Ingredients for - Fresh Vegetable Omelet

1. 4 egg whites -
2. 1/4 cup water -
3. 1/4 teaspoon cream of tartar -
4. 2 eggs -
5. 1/4 teaspoon salt -
6. 1 teaspoon butter -
7. 1 medium tomato, chopped -
8. 1 small zucchini, chopped -
9. 1 small onion, chopped -
10. 1/4 cup chopped green pepper -
11. 1/2 teaspoon Italian seasoning -
12. 1/3 cup shredded reduced-fat cheddar cheese -

How to cook deliciously - Fresh Vegetable Omelet

1. Stage

In a small bowl, beat the egg whites, water and cream of tartar until stiff peaks form. In a large bowl, beat eggs and salt until thick and lemon-colored, about 5 minutes. Fold in the whites.

2. Stage

In a 10-in. ovenproof skillet coated with cooking spray, melt butter.
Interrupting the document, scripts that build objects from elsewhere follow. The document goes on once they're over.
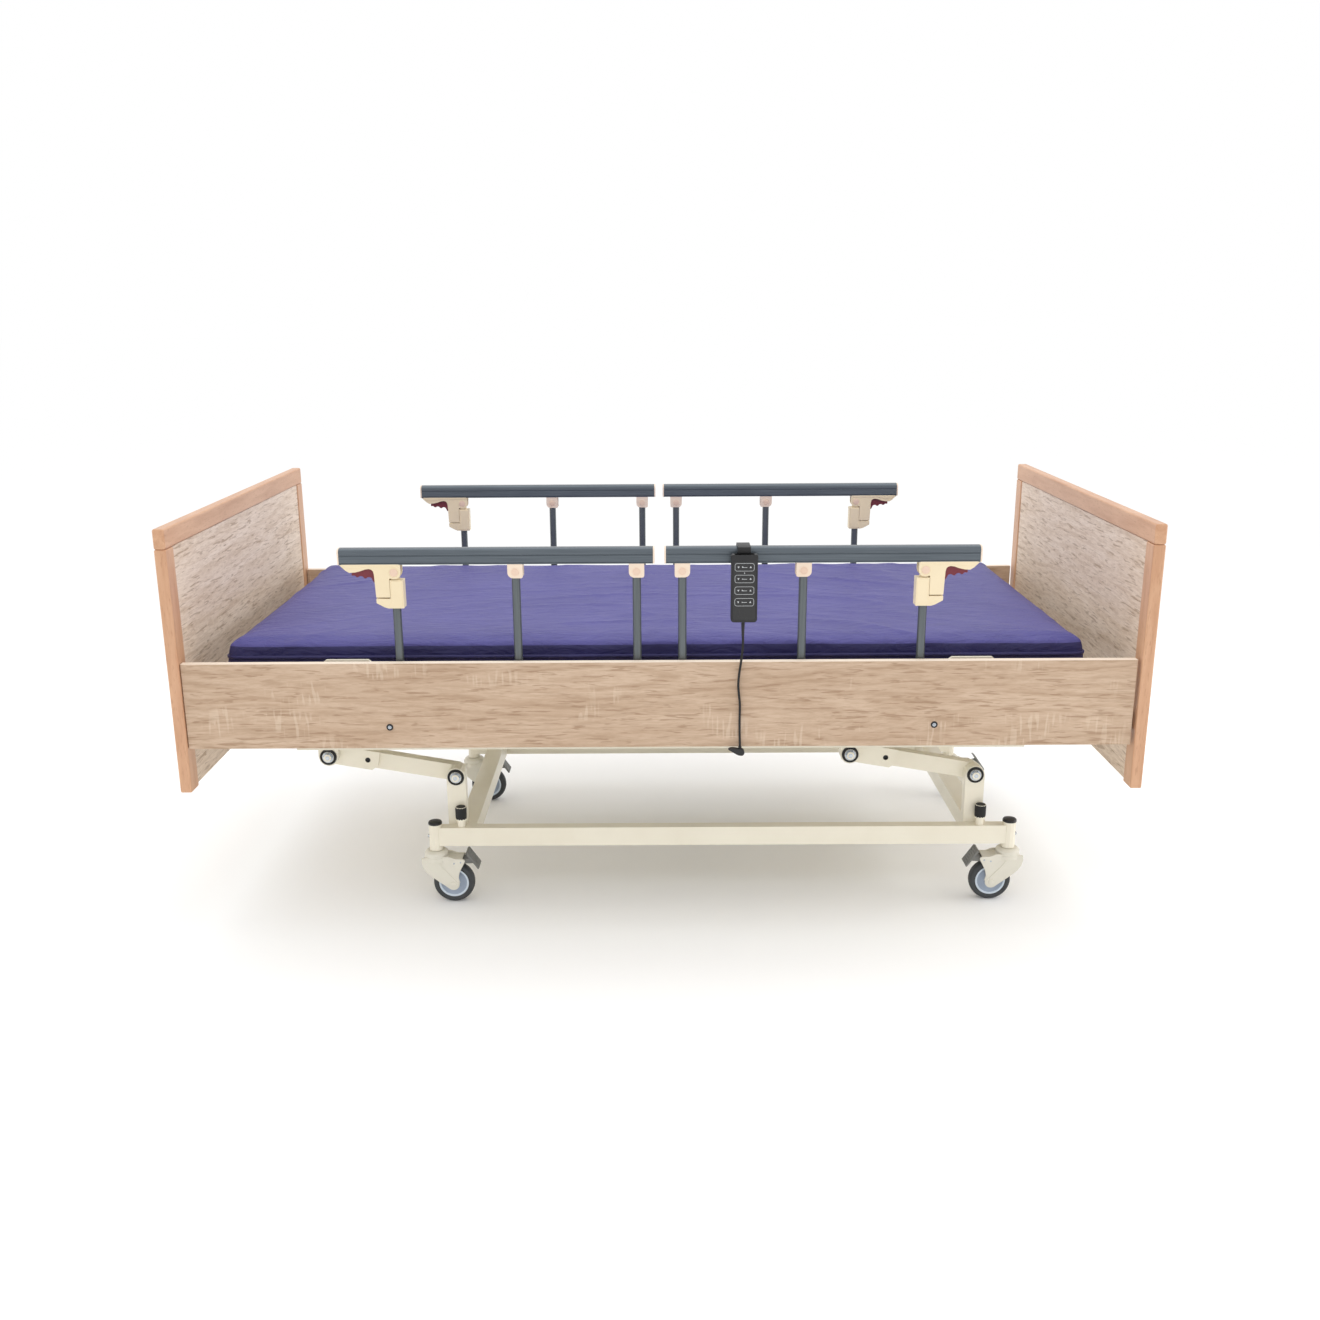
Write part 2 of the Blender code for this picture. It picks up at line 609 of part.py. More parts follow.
def make_deck():
    back, thigh, knee = BACK_HINGE[0], THIGH_HINGE[0], KNEE_HINGE[0]
    sections = {
        "back": ((DECK_ENDS[0], back - HINGE_SLACK), (back, 0, BACK_HINGE[1])),
        "seat": ((back + HINGE_SLACK, thigh - HINGE_SLACK), (0, 0, 0)),
        "thigh": ((thigh + HINGE_SLACK, knee - HINGE_SLACK), (thigh, 0, THIGH_HINGE[1])),
        "calf": ((knee + HINGE_SLACK, DECK_ENDS[1]), (knee, 0, KNEE_HINGE[1])),
    }
    for name, (reach, pivot) in sections.items():
        solids, cuts = deck_tray(reach)
        if name in STOP_X:
            more, holes = mattress_stops(STOP_X[name])
            solids += more
            cuts += holes
        if name == "back":
            solids += lever("back", (back - 0.024, back - 0.003))
        if name == "thigh":
            solids += lever("leg", (thigh + 0.003, thigh + 0.024))
        fuse(f"deck_{name}", "cream_paint", solids, cuts, pivot=pivot)


def make_mattress():
    """Four foam blocks; V notches at the two folds that close leave the room foam gives up."""
    back, thigh, knee = BACK_HINGE[0], THIGH_HINGE[0], KNEE_HINGE[0]
    low, high = MATTRESS_LOW + 0.0002, MATTRESS_TOP
    back_lean = (high - BACK_HINGE[1]) * math.tan(BACK_RANGE / 2)
    thigh_lean = (high - THIGH_HINGE[1]) * math.tan(THIGH_RANGE / 2)
    slack = HINGE_SLACK + 0.0005
    faces = {
        "back": ((MATTRESS_X[0], MATTRESS_X[0]), (back - slack, back - slack - back_lean)),
        "seat": ((back + slack, back + slack + back_lean), (thigh - slack, thigh - slack - thigh_lean)),
        "thigh": ((thigh + slack, thigh + slack + thigh_lean), (knee - slack, knee - slack)),
        "calf": ((knee + slack, knee + slack), (MATTRESS_X[1], MATTRESS_X[1])),
    }
    pivots = {"back": (back, 0, BACK_HINGE[1]), "thigh": (thigh, 0, THIGH_HINGE[1])}
    pivots["calf"] = (knee, 0, KNEE_HINGE[1])
    for name, ((low0, high0), (low1, high1)) in faces.items():
        outline = ((low0, low), (low1, low), (high1, high), (high0, high))
        foam = prism(outline, "Y", -MATTRESS_HALF_W, MATTRESS_HALF_W)
        fuse(f"mattress_{name}", "violet_cloth", [foam], pivot=pivots.get(name, (0, 0, 0)))


# ---------------------------------------------------------------- side rails
def make_side_rail(end, side):
    way = -1 if end == "head" else 1
    near = -1 if side == "near" else 1
    y = near * RAIL_Y
    tag = f"{end}_{side}"
    latch_x = POST_X["latch"]

    def across(points):
        """Points given outward from the latch pivot and up from it, in the bed's frame."""
        return [(way * (latch_x + u), TOP_PIVOT_Z + w) for u, w in points]

    profile = [(y - RAIL_HALF_W, RAIL_LOW), (y + RAIL_HALF_W, RAIL_LOW)]
    profile += arc((y + RAIL_HALF_W - 0.009, RAIL_TOP - 0.009), 0.009, 0, 90, 4)
    profile += arc((y - RAIL_HALF_W + 0.009, RAIL_TOP - 0.009), 0.009, 90, 180, 4)
    solids = [prism(profile, "X", way * RAIL_START, way * RAIL_END)]
    cuts = []
    for post in ("inner", "mid"):
        x = way * POST_X[post]
        cheek = [(x - 0.0165, RAIL_LOW + 0.003), (x - 0.0165, 0.841)]
        cheek += [(x - 0.010, 0.835), (x + 0.010, 0.835), (x + 0.0165, 0.841)]
        cheek += [(x + 0.0165, RAIL_LOW + 0.003)]
        for face in (-1, 1):
            solids.append(prism(cheek, "Y", y + face * FORK_GAP, y + face * LATCH_HALF_W))
        pin = (y - POST_PIN_HALF, y + POST_PIN_HALF)
        solids.append(round_bar((x, TOP_PIVOT_Z), POST_PIN_R, "Y", *pin, POST_SIDES))
    shell = across([(-0.0145, 0.019), (-0.0145, 0.0)] + arc((0, 0), 0.0145, 195, 300, 4)
                   + [(0.0100, -0.012), (0.0100, -0.054), (0.0415, -0.054), (0.0425, 0.003)]
                   + [(0.046, 0.0065), (0.053, 0.0085), (0.071, 0.003), (0.096, 0.0), (0.117, 0.019)])
    solids.append(prism(shell, "Y", y - LATCH_HALF_W, y + LATCH_HALF_W))
    tongue_room = across(circle((0, 0), TONGUE_ROOM_R, 20))
    below = across([(-0.020, 0.0), (0.0098, 0.0), (0.0098, -0.020), (-0.020, -0.020)])
    cuts.append(prism(tongue_room, "Y", y - TONGUE_ROOM_HALF_W, y + TONGUE_ROOM_HALF_W))
    cuts.append(prism(below, "Y", y - TONGUE_ROOM_HALF_W, y + TONGUE_ROOM_HALF_W))
    slot = across([(0.0445, 0.0135), (0.0445, -0.004), (0.0925, -0.004), (0.0925, 0.0135)])
    cuts.append(prism(slot, "Y", y - SLOT_HALF_W, y + SLOT_HALF_W))
    fuse(f"side_rail_{tag}", "rail_metal", solids, cuts, pivot=(way * latch_x, y, TOP_PIVOT_Z))

    trigger = across([(0.0455, 0.0075), (0.0435, -0.0035), (0.0430, -0.0225), (0.0490, -0.0130),
                      (0.0560, -0.0105), (0.0640, -0.0130), (0.0710, -0.0085), (0.0790, -0.0105),
                      (0.0905, -0.0075), (0.0910, -0.0020), (0.0850, 0.0045)])
    solids = [prism(trigger, "Y", y - TRIGGER_HALF_W, y + TRIGGER_HALF_W)]
    hinge = (way * (latch_x + 0.048), y, TOP_PIVOT_Z + 0.004)
    fuse(f"latch_trigger_{tag}", "maroon_plastic", solids, pivot=hinge)

    for post, x in POST_X.items():
        make_post(post, way * x, y, tag, across)


def make_post(post, x, y, tag, across):
    foot = LOW_PIVOT_Z - 0.012
    low_hole = round_bar((x, LOW_PIVOT_Z), POST_HOLE_R, "Y", y - 0.02, y + 0.02)
    high_hole = round_bar((x, TOP_PIVOT_Z), POST_HOLE_R, "Y", y - 0.02, y + 0.02)
    if post == "latch":
        solids = [round_bar((x, y), POST_R, "Z", foot, TOP_PIVOT_Z - 0.060)]
        body = across([(-0.0185, -0.0165), (-0.0185, -0.078), (0.015, -0.078), (0.0405, -0.066),
                       (0.0405, -0.0565), (0.0095, -0.0565), (0.0095, -0.0165)])
        solids.append(prism(body, "Y", y - LATCH_HALF_W, y + LATCH_HALF_W))
        tongue = across([(-0.009, -0.020), (0.009, -0.020)] + arc((0, 0), 0.0100, 0, 180, 7))
        solids.append(prism(tongue, "Y", y - TONGUE_HALF_W, y + TONGUE_HALF_W))
    else:
        solids = [round_bar((x, y), POST_R, "Z", foot, TOP_PIVOT_Z + 0.0105)]
    fuse(f"rail_{post}_post_{tag}", "rail_metal", solids, [low_hole, high_hole],
         pivot=(x, y, LOW_PIVOT_Z))


# ---------------------------------------------------------------- handset, cord, control box
def make_handset():
    outline = rounded_rectangle(HANDSET_X, HANDSET_Z, 0.006)
    back = HANDSET_Y[1]
    rail_in = -(RAIL_Y - RAIL_HALF_W)
    hook_in, hook_out = rail_in + STRAP_GAP, rail_in + STRAP_GAP + STRAP_SHEET
    top = (RAIL_TOP + STRAP_GAP, RAIL_TOP + STRAP_GAP + STRAP_SHEET)
    outside = (STRAP_LOW["outside"], RAIL_TOP + STRAP_SHEET)
    inside = (STRAP_LOW["inside"], RAIL_TOP + STRAP_SHEET)
    sleeve = (HANDSET_Z[0] - 0.031, HANDSET_Z[0] + 0.003)
    solids = [
        prism(outline, "Y", HANDSET_Y[0], back),
        block(STRAP_X, (back - STRAP_SHEET, back), outside),
        block(STRAP_X, (back - STRAP_SHEET, hook_out), top),
        block(STRAP_X, (hook_in, hook_out), inside),
        round_bar(CORD_ROUTE[0][:2], SLEEVE_R, "Z", *sleeve),
    ]
    fuse("handset", "black_plastic", solids)


def smooth_route(points, spacing):
    """Evenly spaced points on a Catmull-Rom curve through the given points."""
    knots = [Vector(point) for point in points]
    knots = [2 * knots[0] - knots[1]] + knots + [2 * knots[-1] - knots[-2]]
    fine = []
    for here in range(1, len(knots) - 2):
        before, start, stop, after = knots[here - 1:here + 3]
        for step in range(20):
            t = step / 20
            fine.append(0.5 * (2 * start + (stop - before) * t
                               + (2 * before - 5 * start + 4 * stop - after) * t ** 2
                               + (3 * start - before - 3 * stop + after) * t ** 3))
    fine.append(knots[-2])
    lengths = [0.0]
    for here in range(1, len(fine)):
        lengths.append(lengths[-1] + (fine[here] - fine[here - 1]).length)
    count = round(lengths[-1] / spacing)
    route, here = [], 0
    for step in range(count + 1):
        wanted = lengths[-1] * step / count
        while here < len(fine) - 2 and lengths[here + 1] < wanted:
            here += 1
        share = (wanted - lengths[here]) / (lengths[here + 1] - lengths[here])
        route.append(fine[here].lerp(fine[here + 1], share))
    return route


def make_cord():
    curve = bpy.data.curves.new("handset_cord", "CURVE")
    curve.dimensions = "3D"
    curve.bevel_depth = CORD_D / 2
    curve.bevel_resolution = 2
    curve.use_fill_caps = True
    route = smooth_route(CORD_ROUTE, 2.5 * CORD_D)
    spline = curve.splines.new("POLY")
    spline.points.add(len(route) - 1)
    for point, place_at in zip(spline.points, route):
        point.co = (*place_at, 1.0)
    cord = bpy.data.objects.new("handset_cord", curve)
    curve.materials.append(finish("black_plastic"))
    bpy.context.collection.objects.link(cord)

    tip, blunt = (0.1486, 0.4570), (0.1840, 0.4500)
    half_tip, half_blunt = 0.0028, 0.0072
    taper = [(tip[0], tip[1] - half_tip), (blunt[0] - 0.006, blunt[1] - half_blunt)]
    taper += arc((blunt[0] - 0.006, blunt[1]), half_blunt, -60, 60, 4)
    taper += [(blunt[0] - 0.006, blunt[1] + half_blunt), (tip[0], tip[1] + half_tip)]
    solids = [
        prism(taper, "Y", -0.5565, -0.5455),
        round_bar(CORD_ROUTE[-1][:2], 0.0040, "Z", 0.452, CORD_ROUTE[-1][2] - GAP),
    ]
    fuse("cord_plug", "black_plastic", solids)


def make_control_box():
    outline = rounded_rectangle((0.050, 0.250), (0.4420, CROSS_LOW - GAP), 0.008)
    fuse("control_box", "grey_plastic", [prism(outline, "Y", 0.170, 0.280)])


# ---------------------------------------------------------------- actuators
def make_actuator(name, front_x, rod_rear_x):
    """A motor with a square guide tube, and the rod that slides in it towards the lever."""
    rear_x, y = ACTUATOR_REAR[name], ACTUATOR_Y[name]
    tip_x, z = lever_tip(name)
    way = 1 if tip_x > rear_x else -1

    def outward(along, rise):
        """A point given along the actuator from its rear eye and up from it."""
        return (rear_x + way * along, z + rise)

    eye = [outward(0.040, -0.010)]
    eye += [outward(along, rise) for along, rise in arc((0, 0), 0.011, 270, 90, 6)]
    eye += [outward(0.040, 0.010)]
    motor = (rear_x + way * 0.022, rear_x + way * 0.150)
    guide = (rear_x + way * 0.148, front_x)
    solids = [
        prism(eye, "Y", y - EYE_HALF_W, y + EYE_HALF_W),
        block(motor, (y - 0.024, y + 0.024), (z - 0.046, z + 0.019)),
        block(guide, (y - GUIDE_HALF, y + GUIDE_HALF), (z - GUIDE_HALF, z + GUIDE_HALF)),
    ]
    cuts = [
        round_bar((rear_x, z), EYE_HOLE_R, "Y", y - 0.02, y + 0.02),
        round_bar((y, z), BORE_R, "X", rod_rear_x - way * 0.050, front_x + way * 0.010),
    ]
    fuse(f"{name}_actuator", "grey_plastic", solids, cuts)
    lean = 0 if way > 0 else 180
    tongue = arc((tip_x, z), 0.0105, lean - 90, lean + 90, 6)
    tongue += [(tip_x - way * 0.022, z + way * 0.0085), (tip_x - way * 0.022, z - way * 0.0085)]
    solids = [
        round_bar((y, z), ROD_R, "X", rod_rear_x, tip_x - way * 0.017),
        prism(tongue, "Y", y - EYE_HALF_W, y + EYE_HALF_W),
    ]
    fuse(f"{name}_actuator_rod", "dark_metal", solids, pivot=(tip_x, y, z))


# ---------------------------------------------------------------- the bed
def build():
    clear_scene()
    make_base_frame()
    trails = {("head", "near"): 1, ("head", "far"): 1, ("foot", "near"): -1, ("foot", "far"): 1}
    for (end, side), way in trails.items():
        make_castor(end, side, way)
    make_lift_arms("head")
    make_lift_arms("foot")
    make_bed_frame()
    make_end_board("head", -1)
    make_end_board("foot", 1)
    make_side_panels()
    make_deck()
    make_mattress()
    for end in ("head", "foot"):
        for side in ("near", "far"):
            make_side_rail(end, side)
    make_handset()
    make_cord()
    make_control_box()
    make_actuator("back", -0.110, 0.100)
    make_actuator("leg", -0.1090, -0.280)
    make_actuator("lift", 0.355, 0.220)
    print("nodes:", len(bpy.data.objects))


build()
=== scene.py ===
# %% [markdown]
# # An adjustable hospital bed
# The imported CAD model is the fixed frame: its wheels, arms, deck and rails turn about real joints.
# This lesson dresses it. Big painted tubes keep their CAD mesh and get soft edges and a real finish.
# What the eye rests on, such as the mattress, rails, latches, castors and hand control, is rebuilt.

# %% Load the frame
import math

import bmesh
import bpy
from mathutils import Matrix, Vector, noise


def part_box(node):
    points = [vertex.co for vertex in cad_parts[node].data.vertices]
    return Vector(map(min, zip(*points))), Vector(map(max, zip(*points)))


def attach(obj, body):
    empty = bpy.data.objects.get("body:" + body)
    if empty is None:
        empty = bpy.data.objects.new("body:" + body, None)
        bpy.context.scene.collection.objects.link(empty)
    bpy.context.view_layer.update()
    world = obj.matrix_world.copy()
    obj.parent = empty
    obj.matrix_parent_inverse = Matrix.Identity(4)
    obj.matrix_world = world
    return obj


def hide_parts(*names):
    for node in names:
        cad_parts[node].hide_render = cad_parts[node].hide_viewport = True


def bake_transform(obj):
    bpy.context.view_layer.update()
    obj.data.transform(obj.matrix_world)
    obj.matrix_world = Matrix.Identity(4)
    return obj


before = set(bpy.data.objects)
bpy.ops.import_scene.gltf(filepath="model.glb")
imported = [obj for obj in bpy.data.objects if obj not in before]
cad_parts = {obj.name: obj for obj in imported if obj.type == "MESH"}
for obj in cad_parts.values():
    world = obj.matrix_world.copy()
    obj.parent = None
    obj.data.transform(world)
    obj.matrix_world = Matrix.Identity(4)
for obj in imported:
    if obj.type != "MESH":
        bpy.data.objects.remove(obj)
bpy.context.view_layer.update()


def add_object(name, data):
    """Put a mesh, curve, lamp or camera into the scene as a new object."""
    made = bpy.data.objects.new(name, data)
    bpy.context.collection.objects.link(made)
    return made

# %% [markdown]
# ## The camera
# A long, level look from the bed's near side, a little above it. The camera comes first, because the
# cord's spread is judged against what the camera sees.

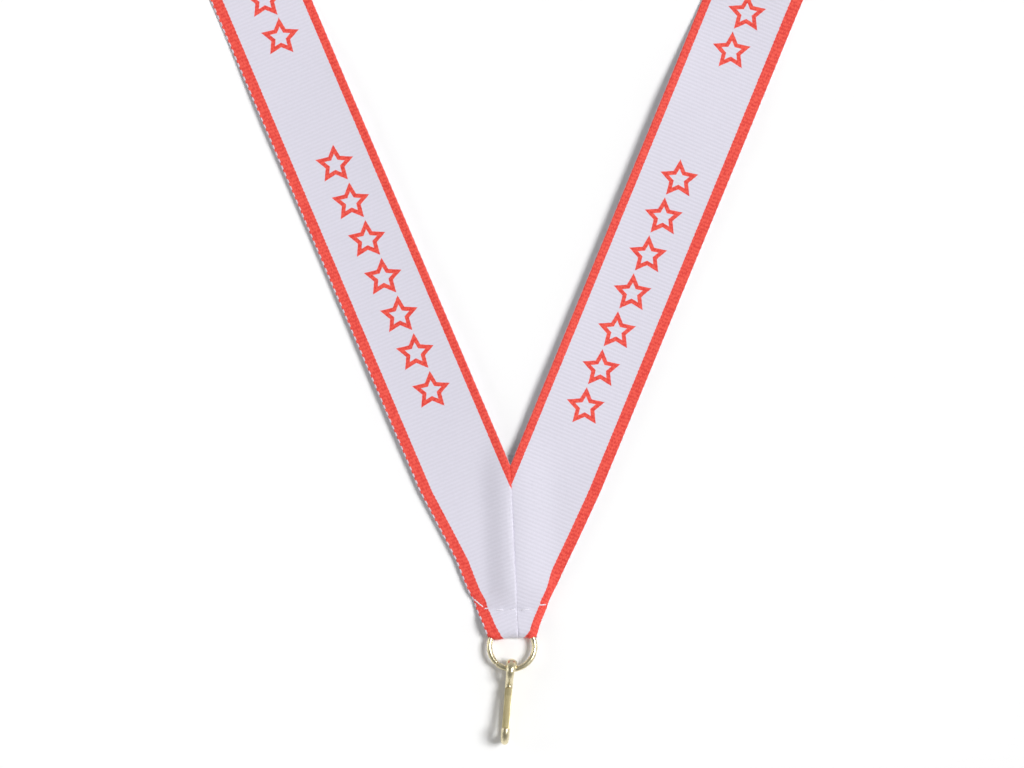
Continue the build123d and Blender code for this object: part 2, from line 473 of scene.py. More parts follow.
def brushed_strip(metal):
    """Rolled spring strip with lines along its length."""
    g = Graph("brushed_strip")
    across, along = g.attribute("strip_across"), g.attribute("strip_along")
    lines = g.noise(g.point(across * 34.0, along), 420.0, 3.0)
    haze = g.noise(g.place(), 600.0)
    # The strip is lighter and glossier along both edges.
    edge_band = g.smooth(abs(across), 0.66 * MM, 0.86 * MM)
    colour = g.mix(g.smooth(lines, 0.30, 0.62), (0.34, 0.27, 0.12), tuple(metal.strip))
    colour = g.mix(edge_band * 0.7, colour, tuple(metal.plating))
    roughness = 0.36 + lines * 0.16 - edge_band * 0.12 + (haze - 0.5) * 0.1
    return g.principled(
        {
            "Base Color": colour,
            "Metallic": 1.0,
            "Roughness": roughness,
            "Normal": g.bump(lines, 0.012 * MM, 0.5),
        }
    )


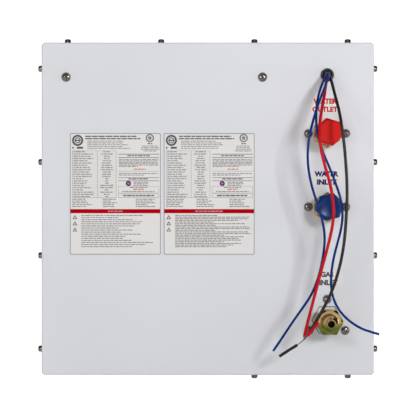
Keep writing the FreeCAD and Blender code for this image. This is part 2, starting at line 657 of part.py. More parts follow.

Pour egg mixture into skillet. Cook for 5 minutes over medium heat or until puffed and lightly browned on the bottom. Bake, uncovered, at 350° for 10-12 minutes or until a knife inserted 2 in. from edge comes out clean.

3. Stage

Meanwhile, in a large skillet, saute the tomato, zucchini, onion, green pepper and Italian seasoning until tender. Carefully run a knife around edge of ovenproof skillet to loosen omelet. With a knife, score center of omelet. Place vegetables on one side and sprinkle with cheese; fold other side over filling. Slide onto a serving plate; cut in half.